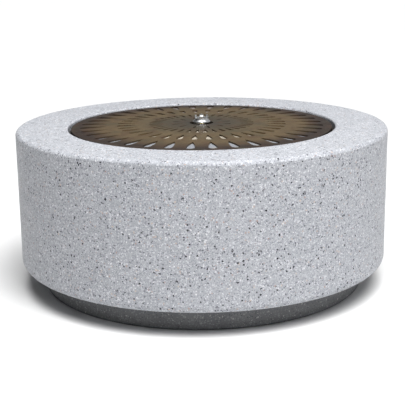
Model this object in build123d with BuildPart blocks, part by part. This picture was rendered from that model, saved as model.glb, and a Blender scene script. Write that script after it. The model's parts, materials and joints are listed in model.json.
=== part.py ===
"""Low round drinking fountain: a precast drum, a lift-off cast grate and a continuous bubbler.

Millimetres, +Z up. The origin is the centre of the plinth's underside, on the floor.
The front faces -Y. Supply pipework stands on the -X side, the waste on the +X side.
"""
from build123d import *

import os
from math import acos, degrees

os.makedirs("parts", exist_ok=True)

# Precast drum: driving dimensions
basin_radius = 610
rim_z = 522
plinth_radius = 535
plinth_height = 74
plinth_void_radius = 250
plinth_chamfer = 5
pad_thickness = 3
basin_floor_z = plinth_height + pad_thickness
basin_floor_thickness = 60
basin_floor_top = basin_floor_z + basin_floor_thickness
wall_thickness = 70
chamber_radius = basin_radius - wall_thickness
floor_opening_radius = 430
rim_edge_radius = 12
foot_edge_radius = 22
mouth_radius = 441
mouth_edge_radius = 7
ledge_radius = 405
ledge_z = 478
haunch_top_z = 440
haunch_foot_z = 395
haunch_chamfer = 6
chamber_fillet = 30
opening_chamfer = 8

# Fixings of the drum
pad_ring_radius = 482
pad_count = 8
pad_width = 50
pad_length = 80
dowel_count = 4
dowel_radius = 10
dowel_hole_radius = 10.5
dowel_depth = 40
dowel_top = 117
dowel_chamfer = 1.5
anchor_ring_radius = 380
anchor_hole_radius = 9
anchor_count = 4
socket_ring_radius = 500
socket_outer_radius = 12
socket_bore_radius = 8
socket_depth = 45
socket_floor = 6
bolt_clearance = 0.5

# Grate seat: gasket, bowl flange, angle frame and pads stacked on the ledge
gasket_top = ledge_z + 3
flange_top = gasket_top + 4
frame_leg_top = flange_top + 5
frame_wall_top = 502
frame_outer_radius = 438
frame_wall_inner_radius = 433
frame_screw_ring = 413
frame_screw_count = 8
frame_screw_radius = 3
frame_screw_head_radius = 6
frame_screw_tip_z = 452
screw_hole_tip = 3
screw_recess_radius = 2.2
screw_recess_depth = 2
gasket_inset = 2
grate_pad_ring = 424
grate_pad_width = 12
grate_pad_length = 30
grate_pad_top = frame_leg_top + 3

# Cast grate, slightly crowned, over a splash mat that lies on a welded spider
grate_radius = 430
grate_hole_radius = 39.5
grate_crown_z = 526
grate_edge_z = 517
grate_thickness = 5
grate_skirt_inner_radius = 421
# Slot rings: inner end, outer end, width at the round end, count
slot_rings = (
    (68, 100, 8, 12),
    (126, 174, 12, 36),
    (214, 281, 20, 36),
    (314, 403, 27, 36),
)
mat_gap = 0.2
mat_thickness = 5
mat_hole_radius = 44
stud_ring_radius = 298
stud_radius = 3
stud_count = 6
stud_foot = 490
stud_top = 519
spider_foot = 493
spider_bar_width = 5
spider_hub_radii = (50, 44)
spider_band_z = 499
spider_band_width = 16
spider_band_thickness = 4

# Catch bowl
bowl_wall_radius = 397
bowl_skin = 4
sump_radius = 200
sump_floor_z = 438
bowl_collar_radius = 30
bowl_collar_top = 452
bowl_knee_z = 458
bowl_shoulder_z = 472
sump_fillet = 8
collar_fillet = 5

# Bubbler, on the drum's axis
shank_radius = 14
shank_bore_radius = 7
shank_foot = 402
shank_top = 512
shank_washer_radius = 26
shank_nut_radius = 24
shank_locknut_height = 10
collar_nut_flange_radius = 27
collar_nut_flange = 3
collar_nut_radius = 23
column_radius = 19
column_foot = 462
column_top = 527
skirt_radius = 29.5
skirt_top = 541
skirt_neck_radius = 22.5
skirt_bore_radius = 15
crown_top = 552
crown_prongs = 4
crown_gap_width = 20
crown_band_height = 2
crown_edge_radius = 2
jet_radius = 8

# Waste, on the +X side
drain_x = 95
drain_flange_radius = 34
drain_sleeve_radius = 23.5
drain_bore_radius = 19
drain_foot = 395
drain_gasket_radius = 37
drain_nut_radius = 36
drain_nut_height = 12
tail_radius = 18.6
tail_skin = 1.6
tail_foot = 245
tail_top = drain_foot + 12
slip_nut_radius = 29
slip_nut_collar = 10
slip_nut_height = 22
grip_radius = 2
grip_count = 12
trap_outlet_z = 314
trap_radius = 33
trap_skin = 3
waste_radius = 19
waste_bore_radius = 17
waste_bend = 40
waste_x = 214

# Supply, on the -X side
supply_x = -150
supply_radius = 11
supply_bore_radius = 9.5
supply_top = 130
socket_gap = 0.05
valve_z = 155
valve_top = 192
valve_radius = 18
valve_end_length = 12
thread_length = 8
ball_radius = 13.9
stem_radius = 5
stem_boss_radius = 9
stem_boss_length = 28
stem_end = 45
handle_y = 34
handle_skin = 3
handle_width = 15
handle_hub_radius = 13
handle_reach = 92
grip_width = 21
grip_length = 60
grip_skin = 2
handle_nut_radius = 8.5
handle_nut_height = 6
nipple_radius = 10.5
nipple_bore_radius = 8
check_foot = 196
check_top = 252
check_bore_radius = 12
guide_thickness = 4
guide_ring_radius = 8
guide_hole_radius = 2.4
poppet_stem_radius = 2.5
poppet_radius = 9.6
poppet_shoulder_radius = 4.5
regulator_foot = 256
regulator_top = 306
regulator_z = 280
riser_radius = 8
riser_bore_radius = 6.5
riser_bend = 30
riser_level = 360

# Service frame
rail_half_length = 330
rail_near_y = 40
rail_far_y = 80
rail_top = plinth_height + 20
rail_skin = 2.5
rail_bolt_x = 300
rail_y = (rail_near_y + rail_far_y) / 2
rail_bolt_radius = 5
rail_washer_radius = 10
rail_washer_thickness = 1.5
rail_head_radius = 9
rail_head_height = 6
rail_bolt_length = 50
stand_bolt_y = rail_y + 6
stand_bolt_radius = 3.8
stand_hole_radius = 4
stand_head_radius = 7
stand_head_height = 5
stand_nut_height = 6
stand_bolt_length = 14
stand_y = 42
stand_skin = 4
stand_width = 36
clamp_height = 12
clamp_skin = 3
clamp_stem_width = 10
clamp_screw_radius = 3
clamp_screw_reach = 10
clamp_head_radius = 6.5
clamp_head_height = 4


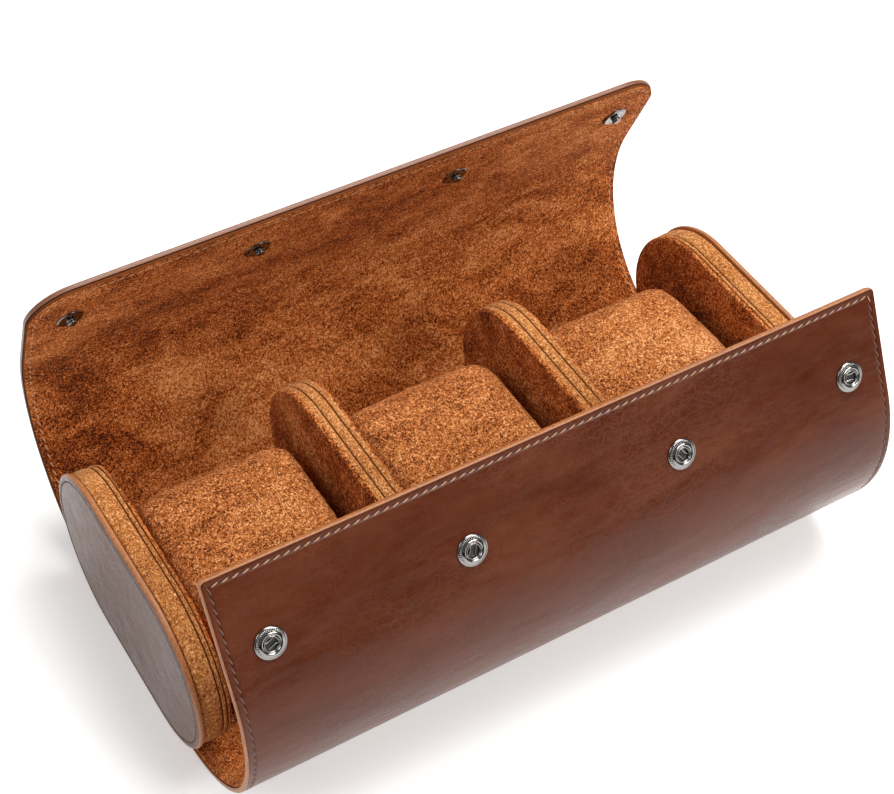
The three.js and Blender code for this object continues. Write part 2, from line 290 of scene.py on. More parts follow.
__________
WRITTEN PROBLEM: Copy all of the data exactly.

WORKED ANSWER:
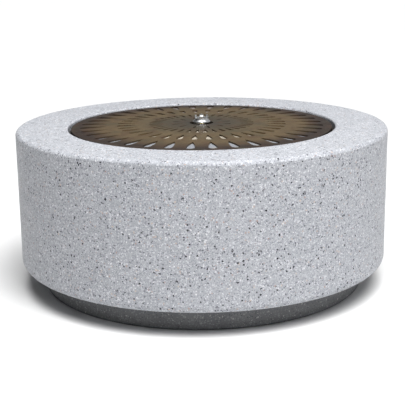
Model this object in build123d with BuildPart blocks, part by part. This picture was rendered from that model, saved as model.glb, and a Blender scene script. Write that script after it. The model's parts, materials and joints are listed in model.json.
=== part.py ===
"""Low round drinking fountain: a precast drum, a lift-off cast grate and a continuous bubbler.

Millimetres, +Z up. The origin is the centre of the plinth's underside, on the floor.
The front faces -Y. Supply pipework stands on the -X side, the waste on the +X side.
"""
from build123d import *

import os
from math import acos, degrees

os.makedirs("parts", exist_ok=True)

# Precast drum: driving dimensions
basin_radius = 610
rim_z = 522
plinth_radius = 535
plinth_height = 74
plinth_void_radius = 250
plinth_chamfer = 5
pad_thickness = 3
basin_floor_z = plinth_height + pad_thickness
basin_floor_thickness = 60
basin_floor_top = basin_floor_z + basin_floor_thickness
wall_thickness = 70
chamber_radius = basin_radius - wall_thickness
floor_opening_radius = 430
rim_edge_radius = 12
foot_edge_radius = 22
mouth_radius = 441
mouth_edge_radius = 7
ledge_radius = 405
ledge_z = 478
haunch_top_z = 440
haunch_foot_z = 395
haunch_chamfer = 6
chamber_fillet = 30
opening_chamfer = 8

# Fixings of the drum
pad_ring_radius = 482
pad_count = 8
pad_width = 50
pad_length = 80
dowel_count = 4
dowel_radius = 10
dowel_hole_radius = 10.5
dowel_depth = 40
dowel_top = 117
dowel_chamfer = 1.5
anchor_ring_radius = 380
anchor_hole_radius = 9
anchor_count = 4
socket_ring_radius = 500
socket_outer_radius = 12
socket_bore_radius = 8
socket_depth = 45
socket_floor = 6
bolt_clearance = 0.5

# Grate seat: gasket, bowl flange, angle frame and pads stacked on the ledge
gasket_top = ledge_z + 3
flange_top = gasket_top + 4
frame_leg_top = flange_top + 5
frame_wall_top = 502
frame_outer_radius = 438
frame_wall_inner_radius = 433
frame_screw_ring = 413
frame_screw_count = 8
frame_screw_radius = 3
frame_screw_head_radius = 6
frame_screw_tip_z = 452
screw_hole_tip = 3
screw_recess_radius = 2.2
screw_recess_depth = 2
gasket_inset = 2
grate_pad_ring = 424
grate_pad_width = 12
grate_pad_length = 30
grate_pad_top = frame_leg_top + 3

# Cast grate, slightly crowned, over a splash mat that lies on a welded spider
grate_radius = 430
grate_hole_radius = 39.5
grate_crown_z = 526
grate_edge_z = 517
grate_thickness = 5
grate_skirt_inner_radius = 421
# Slot rings: inner end, outer end, width at the round end, count
slot_rings = (
    (68, 100, 8, 12),
    (126, 174, 12, 36),
    (214, 281, 20, 36),
    (314, 403, 27, 36),
)
mat_gap = 0.2
mat_thickness = 5
mat_hole_radius = 44
stud_ring_radius = 298
stud_radius = 3
stud_count = 6
stud_foot = 490
stud_top = 519
spider_foot = 493
spider_bar_width = 5
spider_hub_radii = (50, 44)
spider_band_z = 499
spider_band_width = 16
spider_band_thickness = 4

# Catch bowl
bowl_wall_radius = 397
bowl_skin = 4
sump_radius = 200
sump_floor_z = 438
bowl_collar_radius = 30
bowl_collar_top = 452
bowl_knee_z = 458
bowl_shoulder_z = 472
sump_fillet = 8
collar_fillet = 5

# Bubbler, on the drum's axis
shank_radius = 14
shank_bore_radius = 7
shank_foot = 402
shank_top = 512
shank_washer_radius = 26
shank_nut_radius = 24
shank_locknut_height = 10
collar_nut_flange_radius = 27
collar_nut_flange = 3
collar_nut_radius = 23
column_radius = 19
column_foot = 462
column_top = 527
skirt_radius = 29.5
skirt_top = 541
skirt_neck_radius = 22.5
skirt_bore_radius = 15
crown_top = 552
crown_prongs = 4
crown_gap_width = 20
crown_band_height = 2
crown_edge_radius = 2
jet_radius = 8

# Waste, on the +X side
drain_x = 95
drain_flange_radius = 34
drain_sleeve_radius = 23.5
drain_bore_radius = 19
drain_foot = 395
drain_gasket_radius = 37
drain_nut_radius = 36
drain_nut_height = 12
tail_radius = 18.6
tail_skin = 1.6
tail_foot = 245
tail_top = drain_foot + 12
slip_nut_radius = 29
slip_nut_collar = 10
slip_nut_height = 22
grip_radius = 2
grip_count = 12
trap_outlet_z = 314
trap_radius = 33
trap_skin = 3
waste_radius = 19
waste_bore_radius = 17
waste_bend = 40
waste_x = 214

# Supply, on the -X side
supply_x = -150
supply_radius = 11
supply_bore_radius = 9.5
supply_top = 130
socket_gap = 0.05
valve_z = 155
valve_top = 192
valve_radius = 18
valve_end_length = 12
thread_length = 8
ball_radius = 13.9
stem_radius = 5
stem_boss_radius = 9
stem_boss_length = 28
stem_end = 45
handle_y = 34
handle_skin = 3
handle_width = 15
handle_hub_radius = 13
handle_reach = 92
grip_width = 21
grip_length = 60
grip_skin = 2
handle_nut_radius = 8.5
handle_nut_height = 6
nipple_radius = 10.5
nipple_bore_radius = 8
check_foot = 196
check_top = 252
check_bore_radius = 12
guide_thickness = 4
guide_ring_radius = 8
guide_hole_radius = 2.4
poppet_stem_radius = 2.5
poppet_radius = 9.6
poppet_shoulder_radius = 4.5
regulator_foot = 256
regulator_top = 306
regulator_z = 280
riser_radius = 8
riser_bore_radius = 6.5
riser_bend = 30
riser_level = 360

# Service frame
rail_half_length = 330
rail_near_y = 40
rail_far_y = 80
rail_top = plinth_height + 20
rail_skin = 2.5
rail_bolt_x = 300
rail_y = (rail_near_y + rail_far_y) / 2
rail_bolt_radius = 5
rail_washer_radius = 10
rail_washer_thickness = 1.5
rail_head_radius = 9
rail_head_height = 6
rail_bolt_length = 50
stand_bolt_y = rail_y + 6
stand_bolt_radius = 3.8
stand_hole_radius = 4
stand_head_radius = 7
stand_head_height = 5
stand_nut_height = 6
stand_bolt_length = 14
stand_y = 42
stand_skin = 4
stand_width = 36
clamp_height = 12
clamp_skin = 3
clamp_stem_width = 10
clamp_screw_radius = 3
clamp_screw_reach = 10
clamp_head_radius = 6.5
clamp_head_height = 4


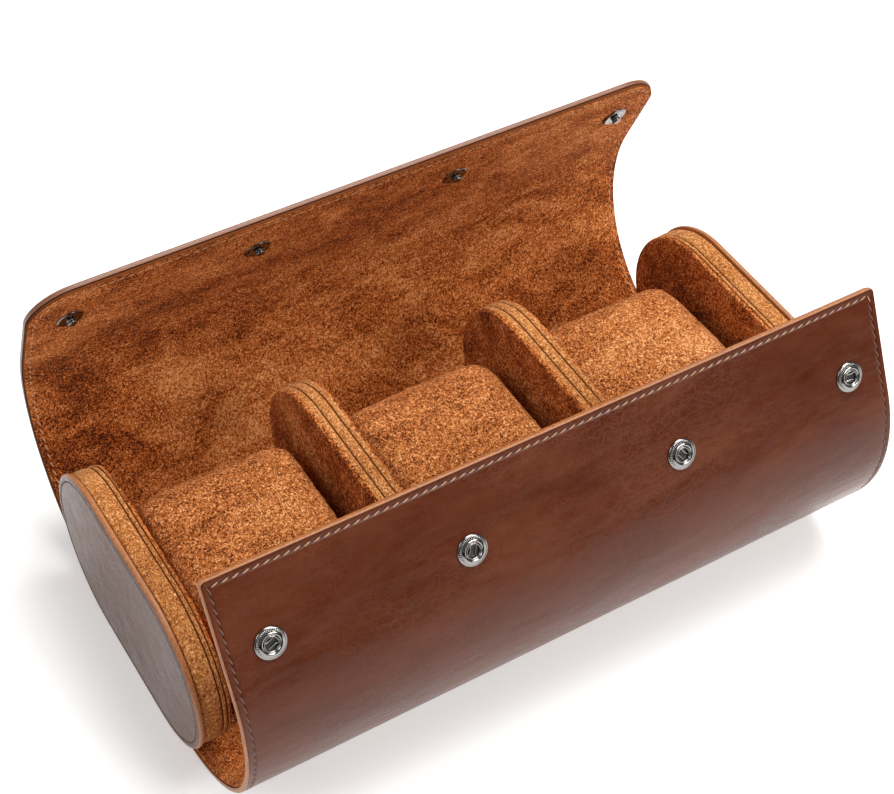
The three.js and Blender code for this object continues. Write part 2, from line 290 of scene.py on. More parts follow.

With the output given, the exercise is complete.